Mr. James gave me a stuffed animal one day of Mr. Peanut. I told him how I had a Hamburger Helper hand and various other cool stuffed animals that my mom got me when I was little, and he brought it to me. I was thrilled! I didn't intend for TJ to have it, but one day Trey gave it to him. He fell in love with it, and now sleeps with it every night, and Mr. Peanut is one of his closest friends. Who would have thought? Maybe TJ knew it came from a really cool person, and was drawn to it much as I am to Mr. James. Who knows. I just think it's cool. It means a lot more to me that one of TJ's favorite toys came from Mr. James. Perhaps years from now he'll still love it. I'll always know it came from Mr. James, and I will always remember him for having such a huge impact on my life. It's funny the people who influence your life. Sometimes they're the last people you would expect to. Of course, if you ever met Mr. James, you would know that he is someone who would. I'll be sad to leave in June (or sooner), and a lot of it will have to do with the fact that there will no longer be a Mr. James every morning. Neither Trey nor my kids will ever have the patience to listen to me run my mouth! Who will tell me all the great stories Mr. James has? I have no idea if I'll ever see him again. Perhaps we may run into each other at Wal-Mart one day (isn't that really where life happens?). I'll have to eagerly await that day!

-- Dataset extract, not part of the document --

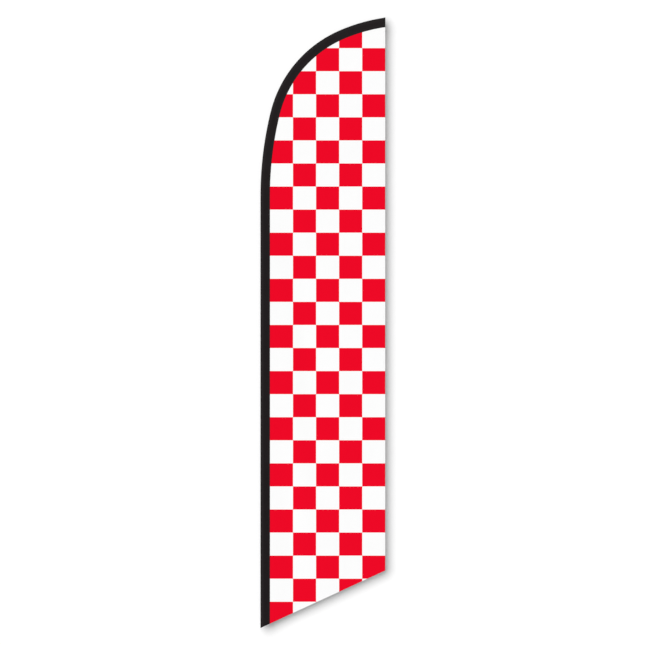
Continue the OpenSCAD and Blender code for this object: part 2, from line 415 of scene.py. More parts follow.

I remember telling Daemon I would do an ode to my favorite teacher. I have some that actually gave me credits for graduation, but none that have taught me so much as Mr. James. So, here's my long, drawn out and rambling Ode to Mr. James, my favorite teacher. Mr. James, if you ever read this, I wish you the best retirement and fullest life ever! Thank you.
Talk to you later! Have a great day!
Sounds like a great guy. You should show him this. Can you imagine who thrilled you would be to see that someone had such nice things to say about you?